Friday, July 20, 2012

Olympic fun & games

Hey—I told you that the Olympic Games in London would be entertaining even before they open, didn’t I? And so they are.

First, the actual opening ceremony is creating more drama than three rival high school cliques on a class trip. They’re being put on by filmmaker Danny Boyle, who’s been having run-ins with the official Olympics broadcasters, as well as falling victim to the realities of London public transport.

Boyle is probably looking back fondly on the storyline of his Trainspotting as being a cakewalk in comparison to his current gig. It’s so bad that LOCOG has actually admitted that there are “creative tensions”. When an official body concedes that there’s a slight problem, you know there are rivers of blood flowing.

For one thing, Boyle is fighting with organizers over camera positions for the company he’s hired to film the ceremony (in addition to the official games crews) as a narrative. I’m reminded here of the battles between Leni Riefenstahl and Josef Goebbels over the exact same thing back in 1936. She won and we got Olympia. Wonder what we’ll get out of this squabble?

Whatever it is, it’s going to be shorter than Boyle had planned: he’s had to cut 30 minutes from his extravaganza on account of otherwise no one’s sure people who’ve shelled out a week’s salary or more to attend will be able to get home afterward. That’s because London transport shuts down at 0230—a huge concession from the workforce, a screaming one hour after normal quitting time.

This doesn’t actually surprise me a lot, because British infrastructure workers and institutions aren’t really known for their flexibility. Example: I was on my way to a job interview in London on the Tube, when the train just halted at Edgware Road and stayed there. After some minutes (minutes, I tell you), someone came over the PA system to kindly inform us that the driver of this train had ended his shift and done what he always does, walked away; and the new driver hadn’t shown up yet, so we’d sit there (and every train behind us would sit wherever it was) until the next shift wandered in.

(And don't get me started on the tsuris it takes to open a bank account.)

Several million people coming to your country, paying many times over the odds for food, accommodation and other goods and services? Hey—they can just get stuffed. Sixty thousand revelers trying to get back to their hotels from the opening ceremony? If the job’s not done by quitting time, not your problem. Let 'em walk.

(They cut a whole three to four minutes from the schedule by axing a routine by stunt bikers. They’ll still get paid and get credit, but of course it’s not the same thing.)

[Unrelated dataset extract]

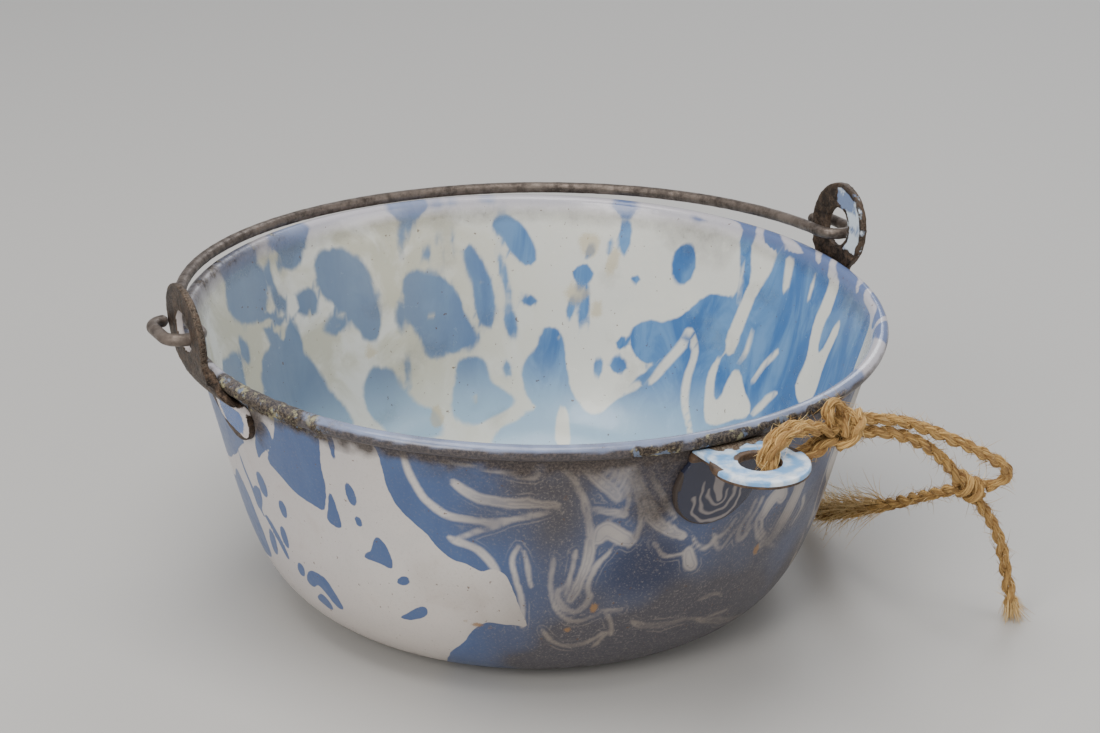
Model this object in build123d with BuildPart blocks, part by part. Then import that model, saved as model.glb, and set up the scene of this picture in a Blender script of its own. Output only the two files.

But wait—there’s more. Again, as could have been predicted by anyone who’s ever spent more than 23 minutes in the country, those merry folks at HM immigration announced yesterday that they’re going on a 24-hour strike next Thursday, the day before the opening ceremony.

(Now, an interesting facet of this strike is that the PCS union is acting on a vote by their members: 57% of the only 20% of union members who actually returned their ballots voted for the walk-out. That would be basically 11% of their total membership. So 80% couldn't even be bothered. Not exactly what I'd call vox populi, but I guess the leaders feel they have to be seen to be taking action.)

Of course, if HM Government would like to avert the prospect of immigration queues at LHR stretching back to Philadelphia, they can accede to the union’s demands regarding pay, conditions and proposed job cuts.